Sermons

Summary: Fundamentally, Easter is a missionary message

Luke 24:1-49

Title: You are my witness

Text: Luke 24:44 – 49, with background on the whole of Luke 24

MP: Easter implies that we are his witnesses

SO: I want to begin laying a ground work for understanding our missionary role (picking up on this around Pentecost)

Easter Sunday is hard for me, because every year I feel the need to prove something we already know: that Christ has risen from the dead. The evidence is all around us. Frankly if you’re here this early on a Sunday morning, you either believe it or else have an unhealthy ability to get out of bed! Wherever we see Christ preached, in word or in deed, we know that Christ risen from the dead.

But like me, I suspect you’ve heard the same old proofs. If you attend more than one service this morning, you’ll probably hear the preacher set up the “Swoon Theory,” positing that perhaps Jesus hadn’t actually died on the cross, but only fainted. And then the response will come. If somebody tries to tell you that, maybe you should whip them within an inch of their life, pound thorns and nails into their flesh, hang them so they can’t breathe for six hours, and then thrust a spear into them. After that, lock them in an airtight chamber and see if they can roll away a six ton boulder. Oh yeah, Jesus was dead alright. And the preacher will be correct.

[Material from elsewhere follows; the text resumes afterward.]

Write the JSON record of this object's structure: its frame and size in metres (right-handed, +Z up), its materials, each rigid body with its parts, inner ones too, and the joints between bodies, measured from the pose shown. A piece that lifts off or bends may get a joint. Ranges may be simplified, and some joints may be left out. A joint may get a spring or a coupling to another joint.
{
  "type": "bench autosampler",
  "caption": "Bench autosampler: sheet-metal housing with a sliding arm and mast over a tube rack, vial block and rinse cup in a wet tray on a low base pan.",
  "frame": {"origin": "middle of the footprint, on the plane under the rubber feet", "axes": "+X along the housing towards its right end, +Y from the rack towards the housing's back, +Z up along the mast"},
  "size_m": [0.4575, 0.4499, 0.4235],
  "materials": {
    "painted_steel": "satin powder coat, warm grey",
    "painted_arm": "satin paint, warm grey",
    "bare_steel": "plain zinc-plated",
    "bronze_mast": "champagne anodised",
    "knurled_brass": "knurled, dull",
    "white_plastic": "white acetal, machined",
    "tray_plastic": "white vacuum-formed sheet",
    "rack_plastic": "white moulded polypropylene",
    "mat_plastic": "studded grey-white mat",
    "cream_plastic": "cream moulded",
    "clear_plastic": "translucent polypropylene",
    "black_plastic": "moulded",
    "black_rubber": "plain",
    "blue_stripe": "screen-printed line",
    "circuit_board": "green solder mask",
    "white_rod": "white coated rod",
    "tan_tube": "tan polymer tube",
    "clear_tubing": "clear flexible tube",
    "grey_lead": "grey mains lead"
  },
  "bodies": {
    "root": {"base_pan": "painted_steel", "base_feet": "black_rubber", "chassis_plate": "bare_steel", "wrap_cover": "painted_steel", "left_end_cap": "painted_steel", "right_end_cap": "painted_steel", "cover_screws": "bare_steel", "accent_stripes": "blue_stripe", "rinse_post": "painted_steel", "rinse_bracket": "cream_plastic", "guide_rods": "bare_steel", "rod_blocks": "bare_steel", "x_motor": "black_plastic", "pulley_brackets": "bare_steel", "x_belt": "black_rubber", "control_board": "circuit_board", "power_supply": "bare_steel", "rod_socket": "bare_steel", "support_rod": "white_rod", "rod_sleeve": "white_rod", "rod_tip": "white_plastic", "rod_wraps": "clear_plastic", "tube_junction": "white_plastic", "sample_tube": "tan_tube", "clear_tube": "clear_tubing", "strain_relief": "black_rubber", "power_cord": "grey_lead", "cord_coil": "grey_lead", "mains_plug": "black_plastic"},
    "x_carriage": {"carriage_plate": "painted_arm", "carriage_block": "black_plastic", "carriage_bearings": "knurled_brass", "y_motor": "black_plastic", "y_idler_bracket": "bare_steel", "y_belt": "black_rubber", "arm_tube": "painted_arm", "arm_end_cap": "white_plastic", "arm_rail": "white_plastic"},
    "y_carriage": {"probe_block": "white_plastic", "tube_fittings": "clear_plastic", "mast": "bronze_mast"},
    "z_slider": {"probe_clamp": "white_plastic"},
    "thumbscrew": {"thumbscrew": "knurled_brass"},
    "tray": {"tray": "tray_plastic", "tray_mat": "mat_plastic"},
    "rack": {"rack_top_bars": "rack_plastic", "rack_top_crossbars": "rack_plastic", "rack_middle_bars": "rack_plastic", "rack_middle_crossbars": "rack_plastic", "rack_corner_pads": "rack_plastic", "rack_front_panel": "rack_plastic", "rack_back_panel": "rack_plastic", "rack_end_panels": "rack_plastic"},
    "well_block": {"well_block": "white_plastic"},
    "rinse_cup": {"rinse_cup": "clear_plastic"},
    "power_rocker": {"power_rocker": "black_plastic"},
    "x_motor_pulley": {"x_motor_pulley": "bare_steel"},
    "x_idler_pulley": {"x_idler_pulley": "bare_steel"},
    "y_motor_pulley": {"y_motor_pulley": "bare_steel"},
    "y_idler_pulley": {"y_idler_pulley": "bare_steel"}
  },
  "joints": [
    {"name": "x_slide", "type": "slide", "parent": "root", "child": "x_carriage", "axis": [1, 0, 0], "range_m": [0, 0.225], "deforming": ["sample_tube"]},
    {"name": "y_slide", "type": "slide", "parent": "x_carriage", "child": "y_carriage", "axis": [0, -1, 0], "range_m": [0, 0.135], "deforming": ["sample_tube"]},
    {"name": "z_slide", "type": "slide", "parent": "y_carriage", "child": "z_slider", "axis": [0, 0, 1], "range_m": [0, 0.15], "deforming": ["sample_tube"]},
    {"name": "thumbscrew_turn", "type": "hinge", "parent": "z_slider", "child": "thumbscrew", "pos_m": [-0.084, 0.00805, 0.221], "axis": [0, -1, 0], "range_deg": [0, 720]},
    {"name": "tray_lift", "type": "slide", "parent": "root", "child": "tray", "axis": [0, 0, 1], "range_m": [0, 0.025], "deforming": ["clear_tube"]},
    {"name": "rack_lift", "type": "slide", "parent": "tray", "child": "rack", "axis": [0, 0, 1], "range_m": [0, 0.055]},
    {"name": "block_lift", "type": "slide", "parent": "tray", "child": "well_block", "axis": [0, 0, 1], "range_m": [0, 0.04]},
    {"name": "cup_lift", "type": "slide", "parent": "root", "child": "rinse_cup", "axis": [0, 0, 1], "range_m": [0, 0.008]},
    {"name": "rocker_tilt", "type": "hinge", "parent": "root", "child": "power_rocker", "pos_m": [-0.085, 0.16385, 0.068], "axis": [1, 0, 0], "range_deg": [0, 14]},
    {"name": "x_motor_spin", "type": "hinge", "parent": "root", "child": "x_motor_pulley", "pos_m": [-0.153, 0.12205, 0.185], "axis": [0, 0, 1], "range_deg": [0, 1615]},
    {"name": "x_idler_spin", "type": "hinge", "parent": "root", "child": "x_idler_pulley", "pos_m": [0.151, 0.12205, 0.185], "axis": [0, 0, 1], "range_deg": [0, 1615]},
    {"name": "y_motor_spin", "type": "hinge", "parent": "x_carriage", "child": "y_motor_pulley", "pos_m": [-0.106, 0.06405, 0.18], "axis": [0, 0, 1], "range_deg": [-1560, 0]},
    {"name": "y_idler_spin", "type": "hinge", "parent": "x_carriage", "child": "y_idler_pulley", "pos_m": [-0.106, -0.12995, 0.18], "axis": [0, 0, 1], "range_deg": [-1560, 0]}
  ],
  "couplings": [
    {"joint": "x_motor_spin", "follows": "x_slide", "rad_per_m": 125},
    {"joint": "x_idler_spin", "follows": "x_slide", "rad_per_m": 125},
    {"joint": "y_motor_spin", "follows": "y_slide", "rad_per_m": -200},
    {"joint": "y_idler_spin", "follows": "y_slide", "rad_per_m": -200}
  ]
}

Or, maybe you’ll hear the “conspiracy theory.” Like a good detective novel, they’ll try to suggest that the Resurrection was nothing more than a good conspiracy crime waiting to be unraveled. But, then you have to think about means, opportunity, and motive. Maybe the body was just stolen? But who would have had the chance? Or, maybe the disciples just made a compact – but how then is it that each of the eleven would go on to face horrible deaths and have nobody slip?

If you need more, frankly you can read the book The Case for the Resurrection by Lee Stroebel. They’re good arguments. There’s more from where that came from. But again, I suspect you’ve heard them before. And please, don’t be annoyed if I’m the preacher doing that next year. These are all true, they’re all important, but they’re not what the Spirit has placed on my heart this morning.

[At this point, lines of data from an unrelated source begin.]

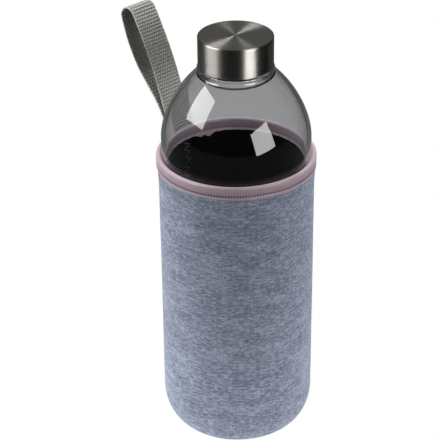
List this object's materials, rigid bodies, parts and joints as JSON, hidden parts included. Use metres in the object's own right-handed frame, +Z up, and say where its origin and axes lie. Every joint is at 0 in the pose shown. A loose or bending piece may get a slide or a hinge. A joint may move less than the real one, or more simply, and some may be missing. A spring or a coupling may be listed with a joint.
{
  "type": "glass water bottle with sleeve",
  "caption": "Clear glass drinking bottle with a domed shoulder and steel screw cap, standing in a bound neoprene sleeve with a webbing carrying loop.",
  "frame": {"origin": "on the bottle's axis, on the surface that the sleeve's base panel stands on", "axes": "+Z up along the bottle's axis; +Y towards the sleeve's side seam, where the carrying loop is sewn on; +X to the right of it"},
  "size_m": [0.0924, 0.1311, 0.2528],
  "materials": {
    "glass": "gloss",
    "steel": "satin",
    "insert_plastic": "satin",
    "silicone": "satin",
    "jersey": "matte",
    "foam": "matte",
    "lining": "matte",
    "binding": "satin",
    "binding_thread": "satin",
    "webbing": "satin",
    "dark_thread": "satin",
    "grey_thread": "satin"
  },
  "bodies": {
    "sleeve": {"sleeve_face": "jersey", "sleeve_core": "foam", "sleeve_lining": "lining", "base_panel_face": "jersey", "base_panel_core": "foam", "side_seam_thread": "dark_thread", "base_seam_thread": "grey_thread", "top_binding": "binding", "binding_thread": "binding_thread", "strap_ends": "webbing", "strap_thread": "grey_thread"},
    "bottle": {"glass_bottle": "glass"},
    "seal": {"cap_seal": "silicone"},
    "cap": {"cap_shell": "steel", "cap_insert": "insert_plastic"},
    "carrying_loop": {"strap_loop": "webbing"}
  },
  "joints": [
    {"name": "bottle_lift", "type": "slide", "parent": "sleeve", "child": "bottle", "axis": [0, 0, 1], "range_m": [0, 0.2]},
    {"name": "cap_lift", "type": "slide", "parent": "bottle", "child": "seal", "axis": [0, 0, 1], "range_m": [0, 0.0179]},
    {"name": "cap_turn", "type": "hinge", "parent": "seal", "child": "cap", "pos_m": [0, 0, 0.24], "axis": [0, 0, 1], "range_deg": [0, 1530]},
    {"name": "strap_swing", "type": "hinge", "parent": "sleeve", "child": "carrying_loop", "pos_m": [0, 0.04875, 0.18], "axis": [1, 0, 0], "range_deg": [-125, 18], "stiffness_Nm_per_rad": 0.012, "springref_deg": 5.73}
  ],
  "couplings": [
    {"joint": "cap_lift", "follows": "cap_turn", "m_per_rad": 0.00066845}
  ]
}
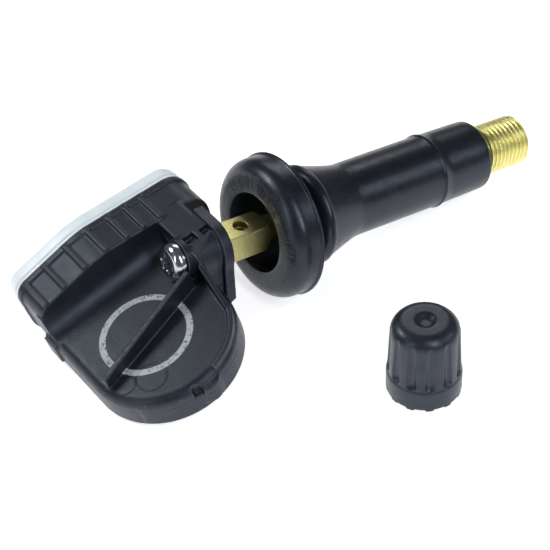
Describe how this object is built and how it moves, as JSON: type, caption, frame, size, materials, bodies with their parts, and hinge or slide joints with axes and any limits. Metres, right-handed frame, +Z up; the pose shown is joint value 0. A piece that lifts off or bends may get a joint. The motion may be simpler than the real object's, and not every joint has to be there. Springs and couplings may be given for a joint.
{
  "type": "tire pressure monitor",
  "caption": "Snap-in tire pressure sensor: ribbed plastic sensor housing with a pale lid, screwed to a brass and rubber valve stem, with its screw cap standing beside it.",
  "frame": {"origin": "on the table under the middle of the whole object, cap included", "axes": "+X along the valve stem towards its threaded tip, +Y towards the housing's lid, +Z up"},
  "size_m": [0.0818, 0.0502, 0.0212],
  "materials": {
    "housing_nylon": "glass-filled nylon, fine moulded texture with glass-fibre sparkle on rounded edges",
    "lid_plastic": "pale greenish white, slightly translucent, satin",
    "seal_bead": "cured sealant, satin",
    "filter_ptfe": "porous white",
    "board_laminate": "solder mask over glass laminate",
    "chip_epoxy": "moulded epoxy",
    "crystal_steel": "plated can",
    "ferrite": "sintered ferrite",
    "coil_copper": "enamelled copper windings",
    "cell_steel": "nickel-plated can",
    "tab_nickel": "nickel strip",
    "screw_chrome": "bright plated",
    "stem_brass": "machined brass with tool marks",
    "stem_rubber": "moulded black rubber, satin",
    "core_brass": "turned brass",
    "gasket_ptfe": "smooth",
    "cup_rubber": "moulded rubber",
    "spring_steel": "drawn wire",
    "cap_plastic": "moulded black plastic, satin",
    "cap_rubber": "moulded rubber"
  },
  "bodies": {
    "sensor": {"housing_shell": "housing_nylon", "housing_lid": "lid_plastic", "lid_seal": "seal_bead", "port_filter": "filter_ptfe", "circuit_board": "board_laminate", "pressure_sensor_chip": "chip_epoxy", "control_chip": "chip_epoxy", "crystal_can": "crystal_steel", "antenna_core": "ferrite", "antenna_coil": "coil_copper", "battery_cell": "cell_steel", "battery_tab_top": "tab_nickel", "battery_tab_bottom": "tab_nickel", "fixing_screw": "screw_chrome", "brass_stem": "stem_brass", "rubber_stem": "stem_rubber", "core_barrel": "core_brass", "core_gasket": "gasket_ptfe", "core_spring": "spring_steel"},
    "valve_pin": {"core_pin": "core_brass", "core_seat_cup": "cup_rubber"},
    "valve_cap": {"cap_shell": "cap_plastic", "cap_seal": "cap_rubber"}
  },
  "joints": [
    {"name": "valve_pin_press", "type": "slide", "parent": "sensor", "child": "valve_pin", "axis": [-0.9905, 0, 0.1374], "range_m": [0, 0.0013], "stiffness_N_per_m": 300, "springref_m": -0.003, "deforming": ["core_spring"]},
    {"name": "cap_lift", "type": "slide", "parent": "sensor", "child": "valve_cap", "axis": [0, 0, 1], "range_m": [0, 0.03]}
  ]
}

So, if I’m not going to try to convince you of what you already know, why then am I preaching from the Resurrection? Why am I so concerned that you see the whole story that I printed two pages in the bulletin? Because how we got the story of Jesus’ resurrection is almost as important as the message itself.

You see, fundamentally, Easter is a missionary message. At its heart, Easter is a story of people telling the story of Easter. Jesus coming back from the dead was a miracle. But it was a miracle that transcends being a simple fact.

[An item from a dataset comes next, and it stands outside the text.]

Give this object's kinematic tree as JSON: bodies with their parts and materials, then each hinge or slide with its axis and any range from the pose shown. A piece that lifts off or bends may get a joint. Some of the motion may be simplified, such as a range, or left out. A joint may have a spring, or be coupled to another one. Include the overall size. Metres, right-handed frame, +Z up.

It is the true story that says something about a true God. Not only is it a story of his power, it’s a story of his love. And that love is just for you or me, it’s for his entire creation. It’s a miracle that is personal story that demands we share it. We cannot keep it to ourselves.

I am going to assume that you know that in fact, Jesus died and then rose again. You’ve been through enough of Easter to know that. But how is it that we learned of Jesus’ resurrection? Who first told us that Jesus had risen from the dead?

We won’t be reading all of Luke 24 this morning, but we will be summarizing it, so if you have your Bible, be looking there, or in your bulletin. Knowing this story is the first part of being able to share it.

… trans …

If you’re like me, you must be in awe of the responsibility of being the first. Albert Einstein was the first to tell us about higher physics and relativity and even the atom bomb. Look at how formidable he was! And it was one of the stature of a founding father – no less than Thomas Jefferson who first bore witness in writing to the fact that all men are created equal, and that they are endowed by the Creator with certain inalienable rights. An imposing figure he was!

So what grand and towering figure first bore witness to the resurrection? Some garrulous old ladies. The forgotten castoffs of Jewish society. In a culture where women couldn’t make a name for themselves if they tried, Luke names three of them who first bore witness to the fact that changed more history than anything else. Joanna, Mary Magdalene, and Mary the mother of James.